The result is a cascading effect:

 

    • Williamsburg became prohibitively expensive.
    • Bushwick absorbed demand and rapidly transformed.
    • Ridgewood followed, benefiting from proximity but constrained by supply.

This pattern continues to define North Brooklyn and western Queens today.

 

Neighborhood Character: Similar Pressures, Different Feel

 

While Bushwick and Ridgewood face similar market forces, their day-to-day experience feels different.

Bushwick is denser, louder, and more visibly transformed. New buildings, nightlife, and foot traffic give it the feel of a fully arrived neighborhood.

Ridgewood, by contrast, remains more residential. Many blocks are quiet, lined with historic homes, and anchored by long-standing community institutions. The changes are real, but they’re unfolding more gradually and unevenly.

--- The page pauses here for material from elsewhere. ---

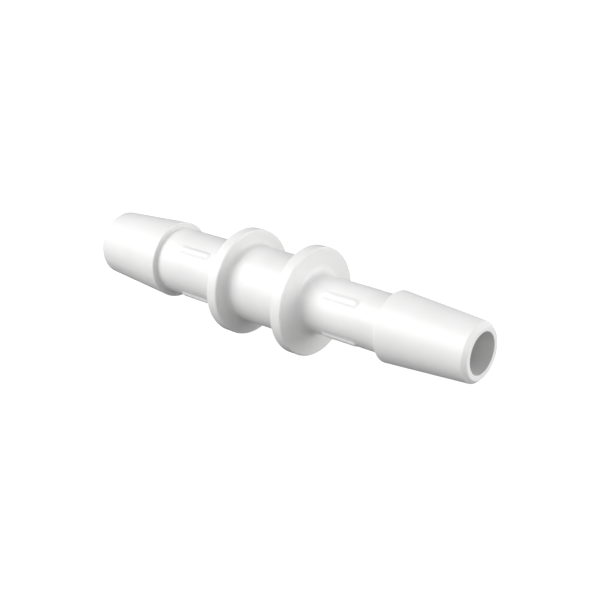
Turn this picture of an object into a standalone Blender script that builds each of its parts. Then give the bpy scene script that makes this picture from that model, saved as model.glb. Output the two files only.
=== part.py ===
"""A straight reducing hose coupling, moulded in one piece from white plastic.

The coupling lies along X. Its origin is on the bore's axis, midway between the two stop flanges.
+X points towards the end for the narrower hose. Each end is a cone that opens into a single barb,
then a neck with four gripping pads, then a flange that the hose stops against.
"""

import bmesh
import bpy
from math import atan2, cos, degrees, pi, radians, sin
from mathutils import Matrix, Vector

MM = 0.001

# Lengths along the axis, measured from the middle of the coupling.
HALF_LENGTH = 26.0 * MM
SHOULDER = 15.7 * MM
FLANGE_OUTER_FACE = 5.4 * MM
FLANGE_INNER_FACE = 3.95 * MM
PAD_START = 7.9 * MM
PAD_END = 12.85 * MM

# Radii that both ends share.
FLANGE_RADIUS = 6.05 * MM
MIDDLE_RADIUS = 4.3 * MM

# Radii of each end: the tip and barb are the two ends of the cone.
SMALL_END = {"tip": 3.16 * MM, "barb": 3.83 * MM, "neck": 3.15 * MM, "bore": 2.2 * MM}
LARGE_END = {"tip": 3.85 * MM, "barb": 4.52 * MM, "neck": 3.87 * MM, "bore": 2.95 * MM}

# Small shapes: the tip's chamfer, rounded edges and fillets.
TIP_CHAMFER = 0.45 * MM
BARB_EDGE_ROUND = 0.18 * MM
SHOULDER_FILLET = 0.2 * MM
FLANGE_EDGE_ROUND = 0.2 * MM
STOP_FILLET = 0.95 * MM
MIDDLE_FILLET = 0.7 * MM
BORE_STEP_LENGTH = 1.5 * MM

# Gripping pads on the necks.
PADS_AROUND = 4
PAD_FIRST_ANGLE = 45.0
PAD_WIDTH = 1.2 * MM
PAD_HEIGHT = 0.18 * MM
PAD_SINK = 0.35 * MM
PAD_SIDE_SLOPE = 0.5 * MM
PAD_END_SLOPE = 0.6 * MM

# Resolution of round shapes.
TURN_STEPS = 48
FILLET_STEPS = 4
EDGE_STEPS = 2
WELD_DISTANCE = 0.001 * MM

PLASTIC_COLOUR = (0.86, 0.86, 0.85, 1.0)
PLASTIC_ROUGHNESS = 0.38


def clear_scene():
    for item in list(bpy.data.objects):
        bpy.data.objects.remove(item, do_unlink=True)


def make_collection(name):
    collection = bpy.data.collections.new(name)
    bpy.context.scene.collection.children.link(collection)
    return collection


def make_plastic():
    """White moulded plastic with a satin surface."""
    material = bpy.data.materials.new("white_plastic")
    material.use_nodes = True
    shader = material.node_tree.nodes["Principled BSDF"]
    shader.inputs["Base Color"].default_value = PLASTIC_COLOUR
    shader.inputs["Roughness"].default_value = PLASTIC_ROUGHNESS
    shader.inputs["Metallic"].default_value = 0.0
    return material


def arc(centre, radius, start, end, steps):
    """Points (radius, height) on an arc, with both ends, from one angle to another in degrees."""
    points = []
    for step in range(steps + 1):
        angle = radians(start + (end - start) * step / steps)
        points.append((centre[0] + radius * cos(angle), centre[1] + radius * sin(angle)))
    return points


def flange_outline():
    """One flange from the middle tube's fillet, over its rim, to its outer face's edge."""
    fillet_centre = (MIDDLE_RADIUS + MIDDLE_FILLET, FLANGE_INNER_FACE - MIDDLE_FILLET)
    rim = FLANGE_RADIUS - FLANGE_EDGE_ROUND
    points = arc(fillet_centre, MIDDLE_FILLET, 180, 90, FILLET_STEPS)
    points += arc((rim, FLANGE_INNER_FACE + FLANGE_EDGE_ROUND), FLANGE_EDGE_ROUND, -90, 0, EDGE_STEPS)
    points += arc((rim, FLANGE_OUTER_FACE - FLANGE_EDGE_ROUND), FLANGE_EDGE_ROUND, 0, 90, EDGE_STEPS)
    return points


def end_outline(end):
    """One end from the flange's outer face to its mouth: fillet, neck, shoulder, cone and tip."""
    stop_centre = (end["neck"] + STOP_FILLET, FLANGE_OUTER_FACE + STOP_FILLET)
    shoulder_centre = (end["neck"] + SHOULDER_FILLET, SHOULDER - SHOULDER_FILLET)
    edge_centre = (end["barb"] - BARB_EDGE_ROUND, SHOULDER + BARB_EDGE_ROUND)
    cone_normal = degrees(atan2(end["barb"] - end["tip"], HALF_LENGTH - SHOULDER))
    points = arc(stop_centre, STOP_FILLET, 270, 180, FILLET_STEPS)
    points += arc(shoulder_centre, SHOULDER_FILLET, 180, 90, EDGE_STEPS)
    points += arc(edge_centre, BARB_EDGE_ROUND, -90, cone_normal, EDGE_STEPS)
    points.append((end["tip"], HALF_LENGTH - TIP_CHAMFER))
    points.append((end["tip"] - TIP_CHAMFER, HALF_LENGTH))
    return points


def coupling_outline():
    """The closed section: down the outside from the narrow mouth, and back up the stepped bore."""
    upper = flange_outline() + end_outline(SMALL_END)
    lower = flange_outline() + end_outline(LARGE_END)
    outside = upper[::-1] + [(radius, -height) for radius, height in lower]
    half_step = BORE_STEP_LENGTH / 2
    bore = [
        (LARGE_END["bore"], -HALF_LENGTH),
        (LARGE_END["bore"], -half_step),
        (SMALL_END["bore"], half_step),
        (SMALL_END["bore"], HALF_LENGTH),
    ]
    return outside + bore


def profile_mesh(name, outline):
    """A closed loop of edges in the XZ plane."""
    mesh = bpy.data.meshes.new(name)
    vertices = [(radius, 0.0, height) for radius, height in outline]
    edges = [(index, (index + 1) % len(outline)) for index in range(len(outline))]
    mesh.from_pydata(vertices, edges, [])
    return mesh


def turn(item, steps):
    """Spin the profile once round Z into a closed solid."""
    screw = item.modifiers.new("turned", "SCREW")
    screw.axis = "Z"
    screw.steps = steps
    screw.render_steps = steps
    screw.use_merge_vertices = True
    screw.merge_threshold = WELD_DISTANCE
    screw.use_smooth_shade = True


def add_pad(mesh, neck_radius, angle, side):
    """One low pad on a neck, with its sides and ends sloping down to the neck."""
    height = PAD_HEIGHT + PAD_SINK
    length = PAD_END - PAD_START
    # Each side meets the neck's round surface half a pad's width from the pad's middle.
    half_angle = PAD_WIDTH / 2 / neck_radius
    side_drop = PAD_HEIGHT + neck_radius * (1 - cos(half_angle))
    crest = (PAD_WIDTH / 2 - PAD_SIDE_SLOPE, length / 2 - PAD_END_SLOPE)
    side_run = neck_radius * sin(half_angle) - crest[0]
    # The slopes run on below the neck's surface, so the sunken foot is wider and longer.
    foot_half_width = crest[0] + side_run * height / side_drop
    foot_half_length = crest[1] + PAD_END_SLOPE * height / PAD_HEIGHT
    foot = (foot_half_width, foot_half_length)
    pad = bmesh.ops.create_cube(mesh, size=2.0)["verts"]
    for vertex in pad:
        half_width, half_length = crest if vertex.co.x > 0 else foot
        vertex.co.y *= half_width
        vertex.co.z *= half_length
        vertex.co.x *= height / 2
    bmesh.ops.translate(mesh, vec=(neck_radius - PAD_SINK + height / 2, 0, 0), verts=pad)
    middle = Vector((0, 0, side * (PAD_START + PAD_END) / 2))
    place = Matrix.Translation(middle) @ Matrix.Rotation(radians(angle), 4, "Z")
    bmesh.ops.transform(mesh, matrix=place, verts=pad)


def make_pads(collection, placement):
    """All the gripping pads as separate blocks in one guide, to be joined to the coupling."""
    mesh = bmesh.new()
    for side, end in ((1, SMALL_END), (-1, LARGE_END)):
        for index in range(PADS_AROUND):
            add_pad(mesh, end["neck"], PAD_FIRST_ANGLE + 360 * index / PADS_AROUND, side)
    data = bpy.data.meshes.new("pad_blanks")
    mesh.to_mesh(data)
    mesh.free()
    pads = bpy.data.objects.new("pad_blanks", data)
    pads.matrix_world = placement
    pads.hide_render = True
    pads.display_type = "WIRE"
    collection.objects.link(pads)
    return pads


def make_coupling(collection, placement, pads):
    """The whole coupling: the turned section with the pads joined on."""
    mesh = profile_mesh("coupling_body", coupling_outline())
    coupling = bpy.data.objects.new("coupling_body", mesh)
    coupling.matrix_world = placement
    coupling.data.materials.append(make_plastic())
    collection.objects.link(coupling)
    turn(coupling, TURN_STEPS)
    join = coupling.modifiers.new("pads", "BOOLEAN")
    join.operation = "UNION"
    join.solver = "EXACT"
    join.object = pads
    return coupling


def main():
    clear_scene()
    parts = make_collection("reducing_hose_coupling")
    guides = make_collection("guides")
    # Lay the turning axis along X. Half a step of turn leaves a flat facet lowest on each flange.
    lay_along_x = Matrix.Rotation(pi / 2, 4, "Y")
    half_facet = Matrix.Rotation(pi / TURN_STEPS, 4, "Z")
    pads = make_pads(guides, lay_along_x)
    make_coupling(parts, lay_along_x @ half_facet, pads)


main()
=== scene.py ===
"""Looks of the reducing hose coupling: one white plastic moulding on a pale studio floor.

The fine surface here stands for the CAD node coupling_body. It has the same turned section, divided
more finely, and the gripping pads blended smoothly into the necks.
"""

import math

import bmesh
import bpy
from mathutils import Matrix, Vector


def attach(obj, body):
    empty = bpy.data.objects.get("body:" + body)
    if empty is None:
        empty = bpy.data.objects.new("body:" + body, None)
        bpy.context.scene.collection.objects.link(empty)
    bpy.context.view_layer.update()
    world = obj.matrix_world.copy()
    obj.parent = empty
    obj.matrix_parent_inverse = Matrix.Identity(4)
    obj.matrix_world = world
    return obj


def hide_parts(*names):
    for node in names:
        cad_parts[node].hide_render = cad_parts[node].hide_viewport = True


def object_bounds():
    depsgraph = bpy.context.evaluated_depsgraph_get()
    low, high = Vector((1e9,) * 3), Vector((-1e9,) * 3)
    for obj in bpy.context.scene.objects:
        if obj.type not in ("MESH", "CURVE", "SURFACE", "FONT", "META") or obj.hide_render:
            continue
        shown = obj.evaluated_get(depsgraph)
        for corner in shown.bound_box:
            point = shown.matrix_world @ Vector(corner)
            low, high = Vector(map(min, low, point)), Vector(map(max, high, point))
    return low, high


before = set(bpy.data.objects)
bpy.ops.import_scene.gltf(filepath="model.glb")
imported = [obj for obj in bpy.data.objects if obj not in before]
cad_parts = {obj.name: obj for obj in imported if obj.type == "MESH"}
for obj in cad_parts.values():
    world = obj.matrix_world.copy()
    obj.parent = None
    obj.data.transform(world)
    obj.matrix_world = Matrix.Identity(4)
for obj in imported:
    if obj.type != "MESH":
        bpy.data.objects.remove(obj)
cad_low, cad_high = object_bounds()

MM = 0.001

# Sizes from the CAD model's bounds: the coupling lies along X with its middle at the origin.
HALF_LENGTH = cad_high.x
FLANGE_RADIUS = round(cad_high.z / MM, 2) * MM

# The CAD design's other lengths and radii.
SHOULDER = 15.7 * MM
FLANGE_OUTER_FACE = 5.4 * MM
FLANGE_INNER_FACE = 3.95 * MM
MIDDLE_RADIUS = 4.3 * MM
SMALL_END = {"tip": 3.16 * MM, "barb": 3.83 * MM, "neck": 3.15 * MM, "bore": 2.2 * MM}
LARGE_END = {"tip": 3.85 * MM, "barb": 4.52 * MM, "neck": 3.87 * MM, "bore": 2.95 * MM}
BORE_STEP_LENGTH = 1.5 * MM
STOP_FILLET = 0.95 * MM
MIDDLE_FILLET = 0.7 * MM
SHOULDER_FILLET = 0.2 * MM
FLANGE_EDGE_ROUND = 0.2 * MM
BARB_EDGE_ROUND = 0.18 * MM
TIP_CHAMFER = 0.45 * MM
CORNER_ROUND = 0.06 * MM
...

For renters and buyers, this difference matters just as much as price.

 

What This Means for Renters, Buyers, and Investors

 

Renters:

Bushwick offers proximity to nightlife, transit, and new construction but at a premium. Ridgewood offers slightly more space and calm, often at a lower cost, though competition is rising.

Buyers:

Bushwick prices reflect its maturity. Ridgewood, while no longer cheap, may still offer relative upside due to limited supply and continued demand growth.

Investors:

Bushwick has delivered strong returns but carries higher acquisition costs and regulatory complexity. Ridgewood’s constrained inventory and growing popularity make it appealing, though tenant protections and community resistance are important factors.

 

Looking Ahead

Bushwick and Ridgewood illustrate how New York City evolves: not in leaps, but in waves. As demand shifts outward, neighborhoods change long before the headlines catch up.

For people searching for a home today, understanding these dynamics matters more than ever. Proximity to transit, neighborhood character, housing stock, and supply constraints increasingly shape not just price, but quality of life.

 

And as the city continues to change, the next “frontier” won’t be found by guessing. It will be found by understanding where people are moving, why they’re moving, and what surrounds the places they choose to live.